Source: Chart published on re/code
If my estimates are close, and barring upbeat guidance or an exciting new product on the horizon, institutional money will leave this name and sell out to the eternally optimistic retail investor in a process known in the industry as "distribution". The little guy will end up holding the bag and cheer leaders like SA contributor Robert McDonald, an Apple bull who has made it his mantra to excoriate me for my bearish calls on this name (simply because I disagree with his views), may well be finding reasons for hope and encouraging their followers to hang in there waiting for blockbuster sales of the iPhone 6. If the iPhone 6 is a dud, that means hanging them out to dry.
The bulls are betting the iPhone will be the number one choice for 4G smartphones in China. That bet may run into some opposition from local players like Coolpad who expects to be the largest 4G supplier and Lenovo who has similar ambitions. Some analysts agree with Coolpad as reported by the Washington Post:
"We expect Coolpad to become the largest 4G smartphone brand in China," said Alex Ng, a Hong Kong-based analyst at China Merchants Securities.

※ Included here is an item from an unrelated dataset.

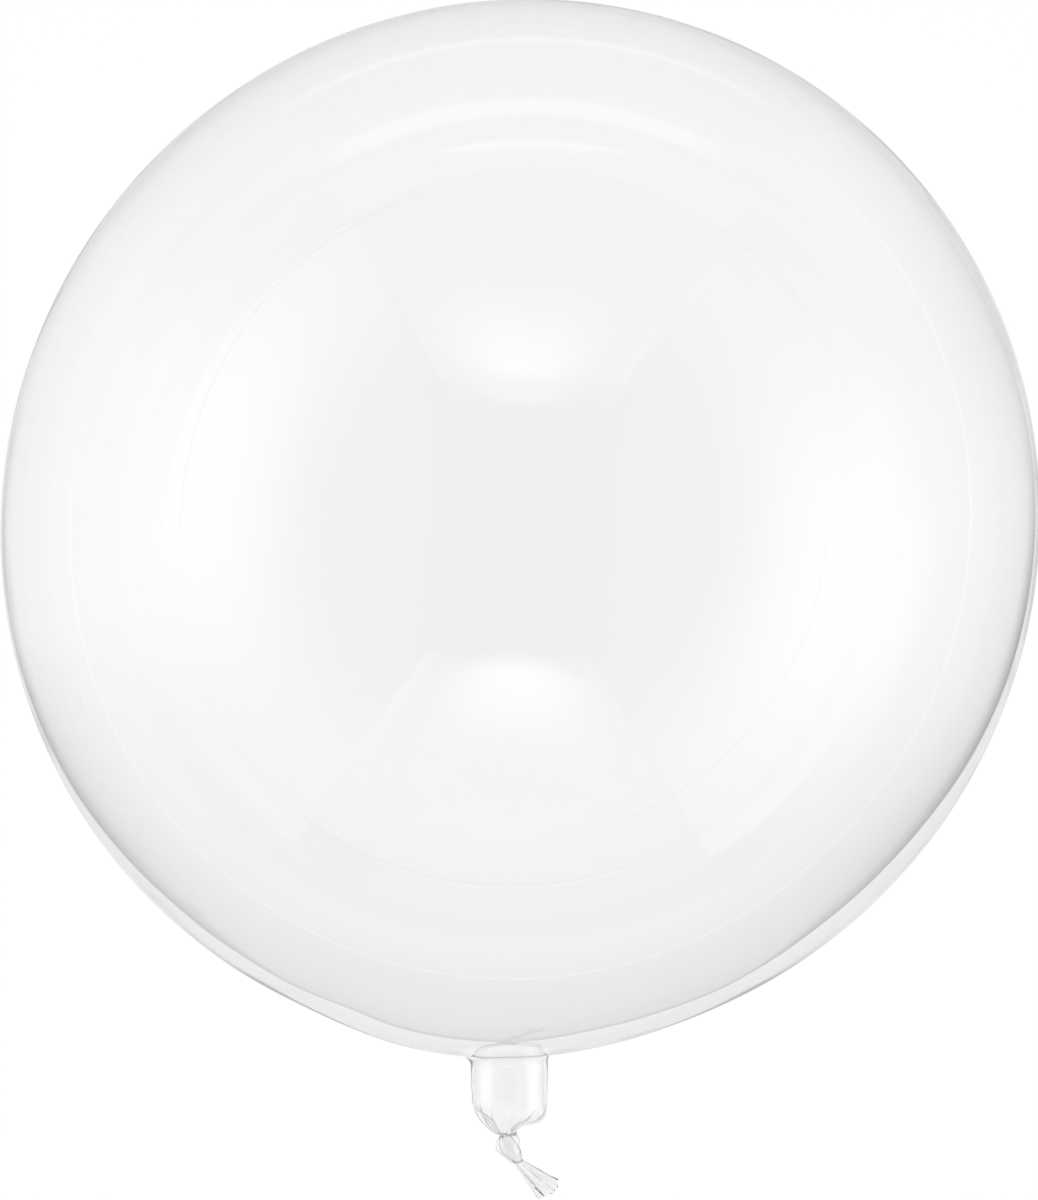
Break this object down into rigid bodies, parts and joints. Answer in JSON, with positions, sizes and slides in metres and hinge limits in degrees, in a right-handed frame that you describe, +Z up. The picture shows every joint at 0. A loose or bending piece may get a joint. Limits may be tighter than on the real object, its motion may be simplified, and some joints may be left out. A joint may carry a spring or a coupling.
{
  "type": "clear bubble balloon",
  "caption": "Clear film bubble balloon, blown up to a ball and sealed, with a short gathered neck, a knot and a crumpled film tail, lying on its side.",
  "frame": {"origin": "centre of the small flat spot that the balloon lies on", "axes": "+Z up, -Y along the neck towards the tail, +Y towards the crown"},
  "size_m": [0.401, 0.4655, 0.3973],
  "materials": {
    "clear_film": "gloss"
  },
  "bodies": {
    "root": {"bubble_balloon": "clear_film"}
  },
  "joints": []
}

Coolpad introduced the first 4G smartphone in 2010 for a China Mobile (NYSE:CHL) trial network in Shanghai, Jiang said. China Mobile is the world's largest carrier with 776 million users.
Jiang said he was willing to engage in a price war that may see 4G handsets offered for less than 1,000 yuan if that was necessary to help Coolpad keep its market lead.
"The 4G low-end smartphones will help Coolpad to climb to No. 1 in 4G and No. 2 in the China smartphone market," said Ray Kwok, an analyst with CIMB Securities in Hong Kong."
In my view the 4G market in China and Apple's share will both be smaller than the Apple bulls expect. I am short the stock and long puts. If I am wrong this quarter I will add to my short for next. As I see it, this dog won't hunt.
Disclosure: I am short AAPL. I wrote this article myself, and it expresses my own opinions. I am not receiving compensation for it (other than from Seeking Alpha). I have no business relationship with any company whose stock is mentioned in this article.